_Input data_.
......

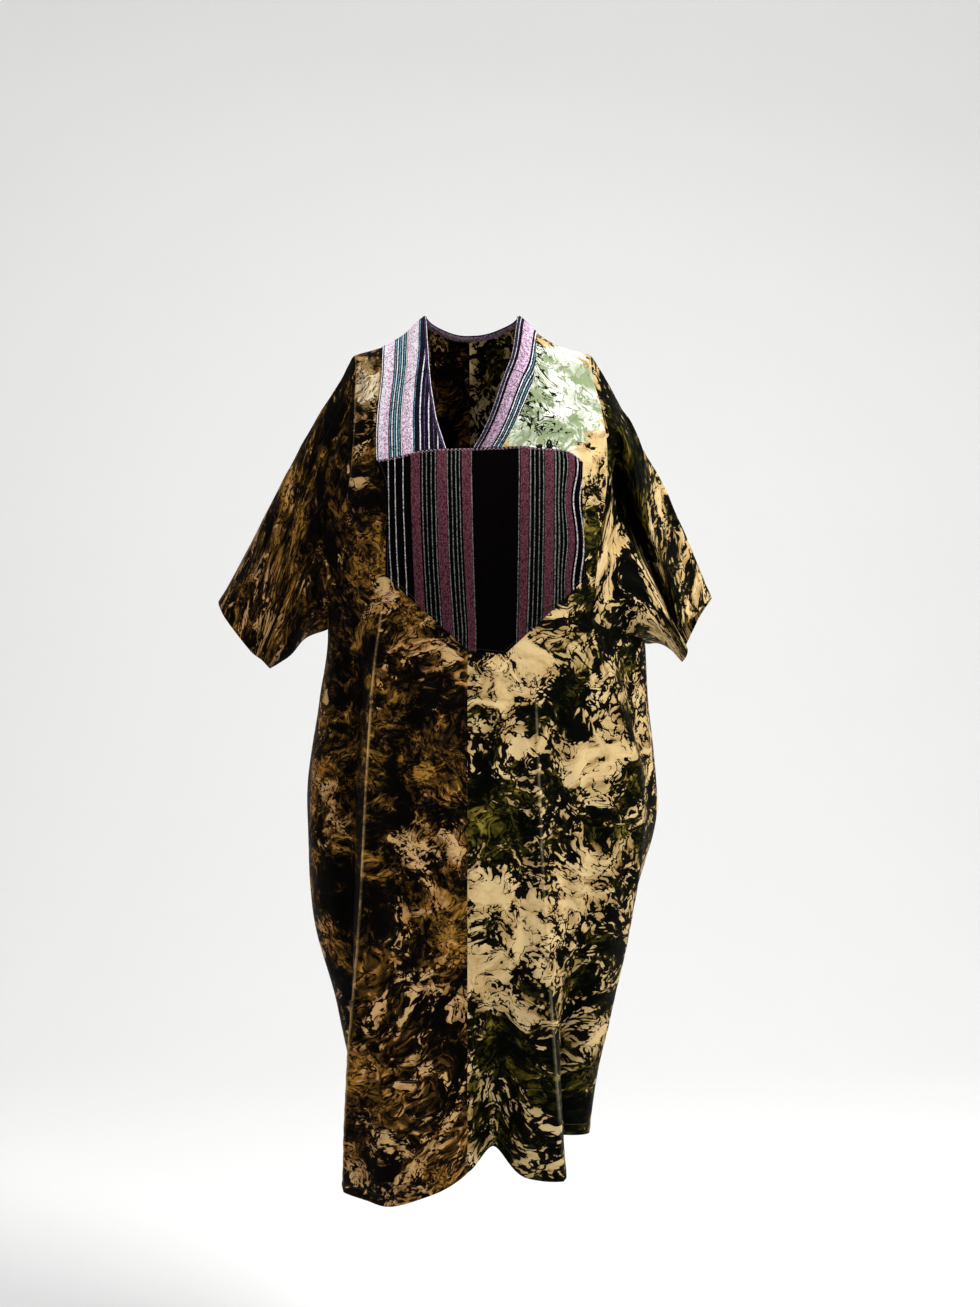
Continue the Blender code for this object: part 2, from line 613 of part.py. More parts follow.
def loose_points(face):
    """Places of a grid over the cloth whose columns follow the crests, closer on the chest."""
    right, left = quarters_of(face)
    runs = row_places(0.0, float(right.run[-1]))[1:-1]
    drops = np.interp(runs, right.run, right.DROPS)
    lines = [np.interp(drops, FOLD_DROPS, CREST_PLACES[name]) for name in COLUMN_CRESTS[face]]
    lines = [-right.half(drops), *lines, left.half(drops)]
    lines.insert([np.mean(line) > 0 for line in lines].index(True), np.zeros(len(runs)))
    columns = []
    for a, b in zip(lines[:-1], lines[1:]):
        count = max(1, round(float((b - a).max()) / COLUMN))
        columns += [a + (b - a) * k / count for k in range(count)]
    return np.array([(column[i], run) for i, run in enumerate(runs) for column in columns[1:]])


Patch = namedtuple("Patch", "points faces flat")
COLUMN_CRESTS = {
    "front": ("right_front_ridge", "left_front_ridge", "left_side_ridge"),
    "back": ("right_back_ridge", "left_back_ridge"),
}


def body_patch(face, cut):
    """The whole front or back as one mesh, with every cut and crest among its edges."""
    outline = cut.outline(face)
    hem_run = float(quarters_of(face)[0].run[-1])
    if face == "front":
        seam = middle_seam(face, cut.neck_foot[1][1], hem_run)
        lines = [
            seam, cut.right_band_edge, cut.left_band_edge, cut.right_band_foot, cut.left_band_foot,
            cut.chest_top, cut.chest_left, cut.chest_foot, cut.chest_right,
        ]
        crests = [
            crest_line(FOLDS[0], 0.32, HEM_DROP),
            crest_line(FOLDS[1], 0.44, HEM_DROP),
            crest_line(FOLDS[2], 0.42, 0.62),
        ]
    else:
        seam = middle_seam(face, NAPE_RUN, hem_run)
        lines = [seam, cut.back_band_edge]
        crests = [crest_line(FOLDS[5], 0.30, HEM_DROP), crest_line(FOLDS[6], 0.30, HEM_DROP)]
    flat, faces = triangles(outline, lines + cut.levels[face] + crests, loose_points(face))
    points = body_points(face, flat[:, 0], flat[:, 1])
    return Patch(points, facing(points, faces, -1 if face == "front" else 1), flat)


def facing(points, faces, y_sign):
    """The faces turned so that, all in all, they point that way along Y."""
    a, b, c = (points[faces[:, k]] for k in range(3))
    return faces if np.cross(b - a, c - a)[:, 1].sum() * y_sign > 0 else faces[:, ::-1]


# Sleeves


def loop_curve(lines, column, at):
    """A closed smooth curve through one column of a sleeve's lines, at places round the loop."""
    loops = np.array([line.loop for line in lines])
    points = np.array([getattr(line, column) for line in lines])
    loops = np.concatenate([loops[-2:] - 1, loops, loops[:2] + 1])
    points = np.vstack([points[-2:], points, points[:2]])
    tangent = (points[2:] - points[:-2]) / (loops[2:] - loops[:-2])[:, None]
    i = np.clip(np.searchsorted(loops, at, side="right") - 1, 1, len(loops) - 3)
    gap = (loops[i + 1] - loops[i])[:, None]
    t = (at - loops[i])[:, None] / gap
    return (
        points[i] * (1 + 2 * t) * (1 - t) ** 2
        + points[i + 1] * t * t * (3 - 2 * t)
        + gap * (tangent[i - 1] * t * (1 - t) ** 2 - tangent[i] * t * t * (1 - t))
    )


def armhole_loop(side):
    """The armhole's points, down the front and up the back, and each one's place round the loop."""
    front = body_points("front", *armhole("front", side).T)
    back = body_points("back", *armhole("back", side).T)[::-1]
    halves = []
    for line, first in ((front, 0.0), (back, 0.5)):
        along = np.concatenate([[0], np.cumsum(np.linalg.norm(np.diff(line, axis=0), axis=1))])
        halves.append(first + 0.5 * along / along[-1])
    return np.vstack([front, back[1:-1]]), np.concatenate([halves[0], halves[1][1:-1]])


def sleeve_patch(side, lines):
    """A sleeve as a grid of rings from the armhole to the cuff."""
    start, at = armhole_loop(side)
    stations = [start] + [loop_curve(lines, name, at) for name in ("third", "two_thirds", "cuff")]
    before, after = 2 * stations[0] - stations[1], 2 * stations[3] - stations[2]
    path = [before, *stations, after]
    rings = []
    for t in np.linspace(0, 3, SLEEVE_ALONG):
        i = min(int(t), 2)
        rings.append(catmull_rom(*path[i : i + 4], t - i))
    points = np.vstack(rings)
    n = len(at)
    faces = []
    for ring in range(SLEEVE_ALONG - 1):
        for i in range(n):
            a, b = ring * n + i, ring * n + (i + 1) % n
            faces += [(a, b, b + n), (a, b + n, a + n)]
    faces = np.array(faces)
    middle = points.mean(axis=0)
    a, b, c = (points[faces[:, k]] for k in range(3))
    outward = (np.cross(b - a, c - a) * ((a + b + c) / 3 - middle)).sum()
    return Patch(points, faces if outward > 0 else faces[:, ::-1], None)


# Walls


def shared_normals(patches):
    """Normals for each patch's points, the same on both sides of every seam."""
    points = np.vstack([patch.points for patch in patches])
    sums = np.zeros_like(points)
    first, parts = 0, []
    for patch in patches:
        a, b, c = (patch.points[patch.faces[:, k]] for k in range(3))
        normal = np.cross(b - a, c - a)
        for k in range(3):
            np.add.at(sums, patch.faces[:, k] + first, normal)
        parts.append(slice(first, first + len(patch.points)))
        first += len(patch.points)
    tree = KDTree(len(points))
    for i, point in enumerate(points):
        tree.insert(point, i)
    tree.balance()
    shared = np.array([sums[[i for _, i, _ in tree.find_range(p, SAME_PLACE)]].sum(axis=0) for p in points])
    shared /= np.maximum(np.linalg.norm(shared, axis=1), 1e-12)[:, None]
    return [shared[part] for part in parts]


def open_edges(faces):
    """The edges that only one face uses, in that face's direction."""
    edges = np.concatenate([faces[:, [0, 1]], faces[:, [1, 2]], faces[:, [2, 0]]])
    _, index, count = np.unique(np.sort(edges, axis=1), axis=0, return_inverse=True, return_counts=True)
    return edges[count[index.reshape(-1)] == 1]


def drawn_in(points, normals, faces):
    """The points with every open edge moved half a seam gap into the piece."""
    edges = open_edges(faces)
    along = points[edges[:, 1]] - points[edges[:, 0]]
    inward = np.cross(normals[edges[:, 0]] + normals[edges[:, 1]], along)
    inward /= np.linalg.norm(inward, axis=1)[:, None]
    total = np.zeros_like(points)
    for k in range(2):
        np.add.at(total, edges[:, k], inward)
    size = np.linalg.norm(total, axis=1)
    on_edge = size > 1e-9
    moved = points.copy()
    # Two edges that meet at an angle add up to less than 2, and need a longer step.
    step = SEAM_GAP / np.maximum(size[on_edge], 0.7)
    moved[on_edge] += total[on_edge] / size[on_edge, None] * step[:, None]
    return moved


def wall(name, patch, normals, faces, low, high, finish):
    """A closed wall over some of a patch's faces, between two distances from its surface."""
    used, index = np.unique(faces, return_inverse=True)
    faces = index.reshape(-1, 3)
    points = drawn_in(patch.points[used], normals[used], faces)
    outer = points + normals[used] * high
    inner = points + normals[used] * low
    n = len(used)
    rim = open_edges(faces)
    # Pieces that meet split the quads of their rims along the same diagonals.
    order = patch.points[used] @ DIAGONAL_ORDER
    a, b = rim[order[rim[:, 0]] < order[rim[:, 1]]].T
    c, d = rim[order[rim[:, 0]] >= order[rim[:, 1]]].T
    sides = np.concatenate([
        np.stack([b, a, a + n], axis=1), np.stack([b, a + n, b + n], axis=1),
        np.stack([d, c, d + n], axis=1), np.stack([c, c + n, d + n], axis=1),
    ])
    everything = np.concatenate([faces, faces[:, ::-1] + n, sides])
    mesh = bpy.data.meshes.new(name)
    mesh.from_pydata(np.vstack([outer, inner]).tolist(), [], everything.tolist())
    mesh.materials.append(material(finish))
    mesh.shade_smooth()
    mesh.set_sharp_from_angle(angle=np.radians(40))
    obj = bpy.data.objects.new(name, mesh)
    bpy.context.scene.collection.objects.link(obj)
    return obj


def material(finish):
    found = bpy.data.materials.get(finish.name)
    if found:
        return found
    made = bpy.data.materials.new(finish.name)
    made.use_nodes = True
    shader = made.node_tree.nodes["Principled BSDF"]
    shader.inputs["Base Color"].default_value = (*finish.colour, 1)
    shader.inputs["Roughness"].default_value = finish.roughness
    shader.inputs["Metallic"].default_value = 0
    return made


# Pieces


def centres(patch):
    return patch.flat[patch.faces].mean(axis=1)


def main():
    for obj in list(bpy.data.objects):
        bpy.data.objects.remove(obj)
    cut = Cut()
    front, back = body_patch("front", cut), body_patch("back", cut)
    sleeves = sleeve_patch("right", RIGHT_SLEEVE), sleeve_patch("left", LEFT_SLEEVE)
    normals = shared_normals([front, back, *sleeves])
    low, high = -CLOTH / 2, CLOTH / 2
    for face, patch, own in (("front", front, normals[0]), ("back", back, normals[1])):
        across, run = centres(patch).T
        level = sum(run > np.interp(across, *line.T) for line in cut.levels[face])
        for i, name in enumerate(LEVEL_NAMES):
            right, left = (level == i) & (across < 0), (level == i) & (across >= 0)
            wall(f"{face}_right_{name}", patch, own, patch.faces[right], low, high, BROWN_ADIRE)
            wall(f"{face}_left_{name}", patch, own, patch.faces[left], low, high, GREEN_ADIRE)
    wall("sleeve_right", sleeves[0], normals[2], sleeves[0].faces, low, high, BROWN_ADIRE)
    wall("sleeve_left", sleeves[1], normals[3], sleeves[1].faces, low, high, GREEN_ADIRE)
    low = high + SEAM_GAP
    high = low + STRIP_CLOTH
    laid_on = (
        ("chest_panel", front, normals[0], cut.chest(), CHEST_STRIPE),
        ("neckband_right", front, normals[0], cut.right_band(), NECK_STRIPE),
        ("neckband_left", front, normals[0], cut.left_band(), NECK_STRIPE),
        ("neckband_back", back, normals[1], cut.back_band(), NECK_STRIPE),
    )
    for name, patch, own, outline, finish in laid_on:
        covered = inside(centres(patch), outline)
        wall(name, patch, own, patch.faces[covered], low, high, finish)


main()
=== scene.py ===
"""The adire dress as it looks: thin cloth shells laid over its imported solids.

Frame: +X to the wearer's left, -Y to the front, +Z up, in metres, with the origin midway
between the shoulder tips. A place on the flat cloth is (across, run): how far it lies from
the middle seam, and how far down from the shoulder seam. "right" and "left" are the
wearer's. The rows of a table() are in millimetres.
"""

from __future__ import annotations

import logging
import math
from dataclasses import dataclass, field
from enum import Enum
from typing import Callable, NamedTuple, Sequence

import bpy
import numpy as np
from bpy.types import GeometryNodeTree, Material, Node, NodeSocket, Object
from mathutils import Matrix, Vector, noise
from mathutils.geometry import delaunay_2d_cdt
from mathutils.kdtree import KDTree


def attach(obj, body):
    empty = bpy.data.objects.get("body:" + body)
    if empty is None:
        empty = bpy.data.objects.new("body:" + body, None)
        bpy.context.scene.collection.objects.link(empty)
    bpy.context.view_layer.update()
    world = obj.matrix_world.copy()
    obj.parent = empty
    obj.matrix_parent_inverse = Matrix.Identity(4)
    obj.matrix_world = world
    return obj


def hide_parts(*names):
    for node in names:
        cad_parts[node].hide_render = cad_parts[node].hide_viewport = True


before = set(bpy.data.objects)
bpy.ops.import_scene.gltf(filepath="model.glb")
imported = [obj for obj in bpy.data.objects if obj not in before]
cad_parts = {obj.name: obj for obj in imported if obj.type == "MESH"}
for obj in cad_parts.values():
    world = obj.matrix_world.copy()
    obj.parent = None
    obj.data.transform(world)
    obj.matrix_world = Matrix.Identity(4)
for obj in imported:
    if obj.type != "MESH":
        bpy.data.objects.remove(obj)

LOG = logging.getLogger("adire_dress")
Array = np.ndarray
Number = np.ndarray | float
Place = tuple[float, float]
Point = tuple[float, float, float]
Edges = dict[str, np.ndarray]


class Face(Enum):
    """The front or the back of the dress."""

    FRONT = "front"
    BACK = "back"

    @property
    def y_sign(self) -> int:
        """Which way along Y the face looks."""
        return -1 if self is FRONT else 1

    @property
    def other(self) -> Face:
        """The face on the far side."""
        return BACK if self is FRONT else FRONT


class Side(Enum):
    """The wearer's right or left."""

    RIGHT = "right"
    LEFT = "left"

    @property
    def sign(self) -> int:
        """Which way along X the side lies."""
        return -1 if self is RIGHT else 1


FRONT, BACK = Face.FRONT, Face.BACK
RIGHT, LEFT = Side.RIGHT, Side.LEFT


class Section(NamedTuple):
    """A level section of the tube: how far down it is, and how far it reaches each way."""

    drop: float
    right_x: float
    left_x: float
    front_y: float
    back_y: float


class Shoulder(NamedTuple):
    """Rise of the shoulder seam over the shoulder tips, by distance from the middle."""

    out: float
    rise: float


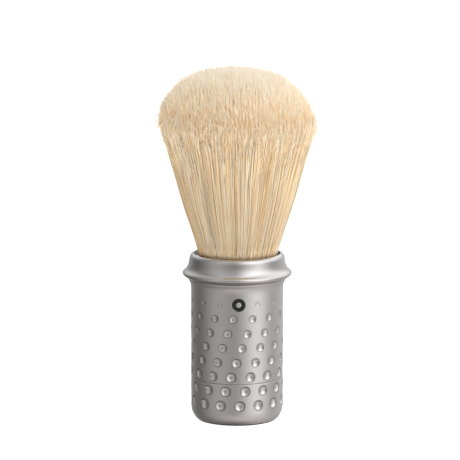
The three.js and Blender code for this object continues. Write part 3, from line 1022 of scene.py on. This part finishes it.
def add_flags(paths, fork, flags, loose, width, tones, angle):
    """Flagged ends: a few finer fibres leave each hair over its last stretch."""
    n = len(paths)
    start = paths[:, fork]
    along = paths[:, -1] - start
    length = np.linalg.norm(along, axis=1)
    unit = along / length[:, None]
    s = np.array([0, 0.3, 0.65, 1.0])[None, :, None]
    taper = np.array([[1.0, 0.9, 0.7, 0.25]])
    for _ in range(flags):
        off = rng.normal(0, 1, (n, 3))
        off -= (off * unit).sum(1)[:, None] * unit
        off *= (0.10 + 0.22 * rng.random(n) ** 2)[:, None] * length[:, None]
        curl = rng.normal(0, 1, (n, 3)) * 0.10 * length[:, None]
        reach = rng.uniform(0.75, 1.12, n)[:, None, None]
        fibre = start[:, None] + along[:, None] * s * reach
        fibre = fibre + off[:, None] * s**1.5 + curl[:, None] * (s**2 - s)
        fibre = keep_in(fibre, loose + 0.25)
        widths = width * rng.uniform(0.5, 0.85, n)[:, None] * taper
        add_hairs(fibre, widths, tones + 0.22 + 0.12 * rng.normal(0, 1, n), angle)


def fuzz(count, z_low, z_high, reach, width, tone):
    """Fine stray fibres that stand off the outside of the knot."""
    angle = rng.uniform(0, 2 * math.pi, count)
    z = rng.uniform(z_low, z_high, count)
    start = fan_points(np.full((count, 1), 0.985), angle[:, None], z[:, None])[:, 0]
    out = np.stack([np.sin(angle), -np.cos(angle), np.zeros(count)], 1)
    side = np.stack([np.cos(angle), np.sin(angle), np.zeros(count)], 1)
    length = reach * rng.uniform(0.4, 1.2, count)
    way = out * (0.26 * rng.random(count))[:, None]
    way = way + side * rng.normal(0, 0.45, count)[:, None]
    way[:, 2] += rng.uniform(0.5, 1.0, count)
    way /= np.linalg.norm(way, axis=1)[:, None]
    s = np.array([0, 0.35, 0.7, 1.0])[None, :, None]
    bend = rng.normal(0, 0.25, (count, 3)) * length[:, None]
    paths = start[:, None] + way[:, None] * (length[:, None, None] * s)
    paths = keep_in(paths + bend[:, None] * (s**2 - s), 0.3)
    widths = width * np.array([[1.0, 0.85, 0.6, 0.2]])
    add_hairs(paths, widths, tone + 0.15 * rng.normal(0, 1, count), angle)


# hair colour by tone, from the painted warm shade between hairs to the palest shaft
TONE_STOPS = [
    (0.0, (0.94, 0.60, 0.26)), (0.35, (0.95, 0.73, 0.44)),
    (0.65, (0.965, 0.835, 0.63)), (1.0, (0.98, 0.905, 0.765)),
]
# painted shade that multiplies it by height, in decimetres: darkest just above the collar's mouth;
# above 1 at the top, a touch of painted light
PAINTED_SHADE_BY_HEIGHT = [
    (0.515, (0.97, 0.94, 0.90)), (0.535, (0.71, 0.67, 0.625)), (0.56, (0.55, 0.505, 0.455)),
    (0.70, (0.625, 0.58, 0.515)), (0.80, (0.70, 0.66, 0.60)), (0.87, (0.80, 0.768, 0.716)),
    (0.905, (0.885, 0.858, 0.812)), (0.935, (0.97, 0.95, 0.915)), (0.965, (1.015, 1.025, 1.045)),
]


def hair_material():
    """Natural hair: cream shafts with a painted warmer shade between them and painted shade by height,
    paler towards the tips.
    """
    material, tree, bsdf = new_material("hair")
    tone = attribute(tree, "tone")
    height = attribute(tree, "height")
    fleck = noise(tree, lengthwise_coords(tree, 0.12), scale=1500)
    flecked = calc(tree, "ADD", tone, spread(tree, fleck, -0.16, 0.16))
    shaft = color_ramp(tree, flecked, TONE_STOPS)
    near_tip = add_node(
        tree, "MapRange", {"From Min": 0.97, "From Max": 1.13, "Value": height}
    ).outputs[0]
    tipped = mix_color(tree, spread(tree, near_tip, 0.0, 0.72), shaft, (0.95, 0.865, 0.735))
    shade = color_ramp(tree, height, PAINTED_SHADE_BY_HEIGHT)
    set_inputs(bsdf, {
        "Base Color": mix_color(tree, 1, tipped, shade, blend="MULTIPLY"),
        "Specular IOR Level": 0.35,
        "Roughness": spread(tree, fleck, 0.52, 0.70),
    })
    return material


def core_material():
    material, tree, bsdf = new_material("hair_core")
    fibre = noise(tree, lengthwise_coords(tree, 0.05), scale=2200, detail=3)
    # the core's warm gold is painted shade: the colour the hair deep in the knot takes between the
    # outer hairs
    color = mix_color(tree, fibre, (0.95, 0.67, 0.37), (0.955, 0.79, 0.53))
    set_inputs(bsdf, {"Base Color": color, "Roughness": 0.75})
    add_bump(tree, bsdf, fibre, strength=0.5, distance=0.0002)
    return material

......

_Task description_. Using the entries above, give again exactly the lines from the line holding "obj.matrix_parent_inverse = Matrix.Identity(4)" through the line holding "before = set(bpy.data.objects)". Include both end lines and nothing else.

_Result_.
    obj.matrix_parent_inverse = Matrix.Identity(4)
    obj.matrix_world = world
    return obj


def hide_parts(*names):
    for node in names:
        cad_parts[node].hide_render = cad_parts[node].hide_viewport = True


before = set(bpy.data.objects)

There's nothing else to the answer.